The heart of the film belongs to the triad of Waltz, Foxx and Kerry Washington (as Broomhilda). As Dr. Schultz, Waltz brings a charm, charisma and compassion that perfectly complements his bravura, award-winning turn as the Nazi of Tarantino's
Inglourious Basterds. Foxx has the highly difficult job of reacting, mostly without words, or with words very carefully chosen, while projecting great reserves of strength through enduring pain. He emerges as a powerful hero, with a quiet vulnerability in the presence of Waltz and Washington.
Kerry Washington might have the most challenging role of all. Throughout Tarantino's career, he has objectified women through a fetishized heterosexual lens. Grier, Thurman and Rosario Dawson (in
Death Proof) were not necessarily exceptions to that rule, as they showed strength through a decidedly erotic angle. The character of Broomhilda, a slave taught German from a German mistress, is used sexually on the plantation, and her nudity is displayed for gut-wrenching torture scenes (including a bullwhipping, a branding and imprisonment in a "hot box"), but Tarantino, for reasons not entirely clear, does not present her as the object of a heterosexualized male gaze. Instead, she is filmed as a strong woman who endures the abuse of history; being dressed is depicted as violation, too. Much has been made of the decision to present an African-American woman as "damsel in distress," rescued by the African-American hero at the end of his quest. To her great credit, Washington radiates dignity, intelligence and guts despite being made a spectacle of abuse that is not necessarily (sadistically-) sexual. Of course, her natural beauty shines through, in order to show the moviegoer her appeal to Django.

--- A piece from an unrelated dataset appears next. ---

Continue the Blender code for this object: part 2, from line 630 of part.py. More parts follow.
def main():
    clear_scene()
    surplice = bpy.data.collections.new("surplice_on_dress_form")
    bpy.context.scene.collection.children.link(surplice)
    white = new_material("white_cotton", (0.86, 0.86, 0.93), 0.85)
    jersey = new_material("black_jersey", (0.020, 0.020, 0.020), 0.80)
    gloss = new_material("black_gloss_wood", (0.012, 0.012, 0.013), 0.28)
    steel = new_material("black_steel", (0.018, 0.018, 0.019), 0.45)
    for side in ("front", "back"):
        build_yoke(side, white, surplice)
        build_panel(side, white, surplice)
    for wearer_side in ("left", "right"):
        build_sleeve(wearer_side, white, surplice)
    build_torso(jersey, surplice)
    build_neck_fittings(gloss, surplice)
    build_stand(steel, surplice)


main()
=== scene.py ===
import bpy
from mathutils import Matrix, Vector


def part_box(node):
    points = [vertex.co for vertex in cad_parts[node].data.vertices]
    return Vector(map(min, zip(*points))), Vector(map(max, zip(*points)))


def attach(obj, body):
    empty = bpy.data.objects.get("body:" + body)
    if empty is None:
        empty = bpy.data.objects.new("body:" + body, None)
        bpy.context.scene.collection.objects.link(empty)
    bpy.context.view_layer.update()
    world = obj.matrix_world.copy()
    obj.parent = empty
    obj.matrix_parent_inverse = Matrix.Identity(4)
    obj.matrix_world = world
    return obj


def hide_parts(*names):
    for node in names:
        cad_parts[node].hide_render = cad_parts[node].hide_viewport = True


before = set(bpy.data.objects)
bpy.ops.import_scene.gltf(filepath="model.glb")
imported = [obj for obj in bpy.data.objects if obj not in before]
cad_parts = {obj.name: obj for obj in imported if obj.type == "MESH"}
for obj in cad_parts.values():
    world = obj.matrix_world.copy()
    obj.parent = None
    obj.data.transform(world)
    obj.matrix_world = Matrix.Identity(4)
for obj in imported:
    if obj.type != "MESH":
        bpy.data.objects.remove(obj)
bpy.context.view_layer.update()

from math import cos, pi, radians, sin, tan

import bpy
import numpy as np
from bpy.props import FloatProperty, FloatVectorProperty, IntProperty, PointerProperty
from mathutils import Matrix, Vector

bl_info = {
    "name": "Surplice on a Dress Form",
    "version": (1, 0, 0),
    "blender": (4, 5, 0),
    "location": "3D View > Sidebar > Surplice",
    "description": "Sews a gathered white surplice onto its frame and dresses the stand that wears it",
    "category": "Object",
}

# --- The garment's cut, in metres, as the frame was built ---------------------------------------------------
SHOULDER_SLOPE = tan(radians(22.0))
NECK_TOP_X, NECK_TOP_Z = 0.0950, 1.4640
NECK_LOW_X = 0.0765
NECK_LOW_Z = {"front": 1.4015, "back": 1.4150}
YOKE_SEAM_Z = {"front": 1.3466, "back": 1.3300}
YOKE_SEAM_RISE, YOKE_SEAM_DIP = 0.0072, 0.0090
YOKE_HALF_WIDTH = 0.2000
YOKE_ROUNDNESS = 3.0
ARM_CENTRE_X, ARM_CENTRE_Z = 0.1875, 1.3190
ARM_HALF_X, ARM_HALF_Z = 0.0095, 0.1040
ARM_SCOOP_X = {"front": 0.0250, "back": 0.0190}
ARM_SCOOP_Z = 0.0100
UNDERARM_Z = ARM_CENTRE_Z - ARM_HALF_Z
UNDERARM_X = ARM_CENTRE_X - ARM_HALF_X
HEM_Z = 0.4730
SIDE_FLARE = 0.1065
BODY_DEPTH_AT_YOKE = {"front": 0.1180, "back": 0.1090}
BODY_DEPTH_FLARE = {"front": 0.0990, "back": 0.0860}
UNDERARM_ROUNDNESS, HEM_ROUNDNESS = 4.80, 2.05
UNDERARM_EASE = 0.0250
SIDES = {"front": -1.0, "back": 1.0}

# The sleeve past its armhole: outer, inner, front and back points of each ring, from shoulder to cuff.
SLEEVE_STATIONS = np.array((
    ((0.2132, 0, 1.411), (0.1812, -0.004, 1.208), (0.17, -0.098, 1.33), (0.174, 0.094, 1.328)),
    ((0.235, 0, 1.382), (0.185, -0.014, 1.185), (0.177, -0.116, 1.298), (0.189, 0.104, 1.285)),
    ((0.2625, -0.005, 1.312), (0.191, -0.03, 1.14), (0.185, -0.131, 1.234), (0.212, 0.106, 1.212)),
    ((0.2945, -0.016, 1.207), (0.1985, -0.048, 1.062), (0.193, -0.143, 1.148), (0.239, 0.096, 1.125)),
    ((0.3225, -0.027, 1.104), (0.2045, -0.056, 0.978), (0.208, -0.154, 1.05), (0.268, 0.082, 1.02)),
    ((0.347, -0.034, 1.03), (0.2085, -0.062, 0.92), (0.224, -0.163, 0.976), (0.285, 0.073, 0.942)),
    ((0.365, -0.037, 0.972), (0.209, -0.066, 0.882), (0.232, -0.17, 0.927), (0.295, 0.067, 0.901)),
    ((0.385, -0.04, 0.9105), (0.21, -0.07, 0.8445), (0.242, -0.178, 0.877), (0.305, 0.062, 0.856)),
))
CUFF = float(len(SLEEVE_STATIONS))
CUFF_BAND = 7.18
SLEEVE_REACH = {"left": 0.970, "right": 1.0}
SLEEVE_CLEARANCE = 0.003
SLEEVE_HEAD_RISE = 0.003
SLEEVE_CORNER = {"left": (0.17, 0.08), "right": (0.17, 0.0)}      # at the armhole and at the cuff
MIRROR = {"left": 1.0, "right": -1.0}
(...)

(As a kind of aside, it is worth noting that Tarantino, known for displaying the female foot as a sex object in his films, refrains from doing so in this film. The foot is a cinematic image in
Django Unchained, but he shows the foot as a symbol of the monstrous cruelty of slavery in America, as the slaves are forced to trudge barefoot through a prickly desert in the film's title sequence. It is a torture almost as uncomfortable to watch as the snapping of a bullwhip just before it hits the body.)
Aside from the motley crew of "has beens" and allusions to genre cinema, other, more subtle qualities mark this as a Tarantino film. Broomhilda's name embraces both high and low art. While there is the reference to Siegfried and Brunhilde in German art and folklore, there is also a sly reference, in the spelling of her name, to the "Broom-hilda" comic strip. The musical score remains eclectic but perfectly appropriate to the scene; Ennio Morricone's music is predictable if delightful, but Jim Croce's "I've Got a Name" befits the assertion of Django as freed man as well as alluding to Croce's ubiquitous presence in early Seventies pop culture. Don Johnson, more portly than he was during TV's "Miami Vice," wears another white suit, but it is that of a plantation owner, and he is given the name of a Tennessee Williams iconic figure, "Big Daddy." Other examples are included, and they all remind the viewer of the postmodern force that has been Quentin Tarantino, as he continues to deconstruct both genre and hierarchies of cultural capital in his films.
Many Tarantino's films end in a festival of gunfire and attendant blood, and
Django Unchained is no exception. This one opens the filmmaker to the charges of historical revisionism as well as immaturity (the audience cheers for the bloody revenge enacted by Django), but it is dramatically effective and satisfying to watch. To his credit, the use of sound accentuates the lethal power of the gun, and its explosions, resulting in mutilations as well as splashes of blood, show the danger of treating guns as kid toys.
To sum it up,
Django Unchained is a step forward, a surprisingly relevant, ethical and necessary social comment on America's racism, and a confirmation of his intellectual depth as well as visual cleverness. To translate into plain English: Yes, I liked it! Thumbs up! Go see it! (Happy now?)
A postscript: I forgot to mention the influence of the 19th century slave narrative, particularly Frederick Douglass' and Harriet Jacobs' accounts. The torture of Broomhilda, witnessed by Django (as shown in flashback) seems to allude Douglass's witnessing of a woman being whipped by her white owner. Furthermore, as I re-read this blog entry, I realized that my choice of the word "deform," and the ways in which I defined the term, was influenced by the African-American scholar Houston Baker. He invented the opposing concepts of "mastery of form" versus "deformation of mastery." The former reflected the work of black writers whose work affirmed the influence and status of dominant culture. On the other hand, "deformation of mastery" indicated the texts by black authors that attempted to destabilize dominant culture through expression of minority voices at the level of form as well as content. If I applied these terms to Quentin Tarantino's film, I might think that
Django Unchained posited a more revolutionary anti-racist stance through his deconstruction of critically maligned genres, as opposed to a stately, reverent "mirror of reality" film along the lines of a Spielberg history film.